Prepare data - Amazon SageMaker

Prepare data

Data preparation in machine learning refers to the process of collecting, preprocessing, and organizing raw data to make it suitable for analysis and modeling. This step ensures that the data is in a format from which machine learning algorithms can effectively learn. Data preparation tasks may include handling missing values, removing outliers, scaling features, encoding categorical variables, assessing potential biases and taking steps to mitigate them, splitting data into training and testing sets, labeling, and other necessary transformations to optimize the quality and usability of the data for subsequent machine learning tasks.

Amazon SageMaker provides several built-in features for performing data preparation tasks such as cleaning, transforming, and labeling datasets before model training.

  • For low-code data preparation, you can use Amazon SageMaker Data Wrangler to create data flows that define your ML data pre-processing and feature engineering workflows using little to no coding.

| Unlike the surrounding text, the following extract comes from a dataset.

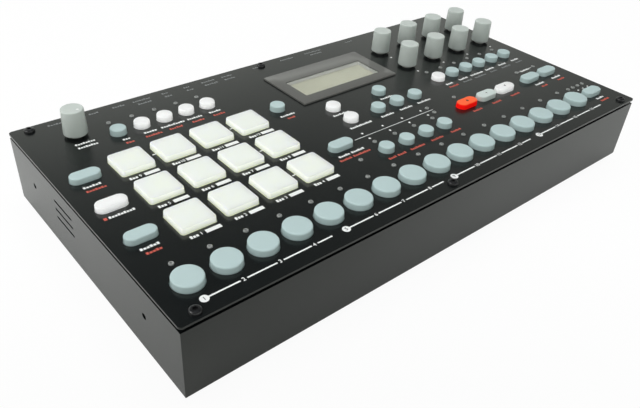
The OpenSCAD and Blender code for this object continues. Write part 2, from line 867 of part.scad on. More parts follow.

Import data from sources such as Amazon S3, Amazon Redshift, or Snowflake to engineer features. You can use built-in visualizations and analyses to get insights from your data. After preparing your data, you can export the finished output to Amazon S3, Amazon SageMaker Feature Store, or SageMaker Pipelines. Data Wrangler exists within Amazon SageMaker Canvas and Amazon SageMaker Studio Classic. We recommend using it within SageMaker Canvas for the latest features. For more information about Data Wrangler within SageMaker Canvas, see Prepare data. For information about Data Wrangler within Studio Classic, see Prepare ML Data with Amazon SageMaker Data Wrangler.

  • For data preparation at scale using open-source frameworks such as Apache Spark, Apache Hive, or Presto, Amazon SageMaker Studio Classic provides a built-in integration with Amazon EMR. You can use SageMaker Studio Classic to connect or provision Amazon EMR clusters from your notebooks for petabyte-scale data processing, interactive analytics, and machine learning. For more information about using Amazon EMR from SageMaker Studio Classic, see Prepare data using Amazon EMR.

    Alternatively, you can use the Apache Spark-based serverless engine from AWS Glue interactive sessions to aggregate, transform, and prepare data from multiple sources in SageMaker Studio Classic. For more information about using AWS Glue interactive sessions within SageMaker Studio Classic, see Prepare data using AWS Glue Interactive Sessions.

  • For data preparation using SQL in Studio, the default JupyterLab image, SageMaker distribution version 1.6 and up, includes an SQL extension. Using this SQL environment, users can connect to Amazon Redshift, Athena, and Snowflake from JupyterLab notebooks. They can explore database schemas, write and run SQL queries, and retrieve results as pandas DataFrames for further analysis. The extension provides auto-complete, syntax highlighting, and query formatting to make writing complex SQL easier in JupyterLab notebooks. Queries can join data across multiple tables for data sampling, exploratory analysis, cleaning, feature engineering, and more. For information about the SQL extension in JupyterLab, see Prepare data with SQL in Studio.

  • For feature discovery and storage, the Amazon SageMaker Feature Store has capabilities to search, discover, and retrieve features for model training and provides a centralized repository to store feature data in a standardized format. Storing curated features in the Feature Store allows reuse of existing features for new ML projects. The Feature Store manages the full lifecycle of features including tracking lineage, calculating statistics, and maintaining audit trails. For more information on feature data storage for your ML pipelines, refer to the Create, store, and share features section in this guide.

  • For bias detection, you can use Amazon SageMaker Clarify to analyze your data and detect potential biases across multiple facets. For example, you can use SageMaker Clarify to detect if your training data contains imbalanced representations or labeling biases between groups such as gender, race, or age. SageMaker Clarify can help you identify these biases before training a model to avoid propagating biases into the model's predictions. For information about using SageMaker Clarify to uncover biases, refer to the Detect Pre-training Data Bias section in this guide.

  • For data labeling, you can use SageMaker Ground Truth to manage the data labeling workflows of your training datasets. For information about how to use Ground Truth for your labeling tasks, refer to the Label data with a human-in-the-loop section in this guide.

After performing exploratory data analysis and creating your data transformations steps, you can productionize your transformation code using SageMaker Processing jobs and automate your preparation workflow using Amazon SageMaker Model Building Pipelines.

For information about the SageMaker Processing API, see Amazon SageMaker processing jobs.

For information about automating your transformation steps, see SageMaker Model Building Pipelines.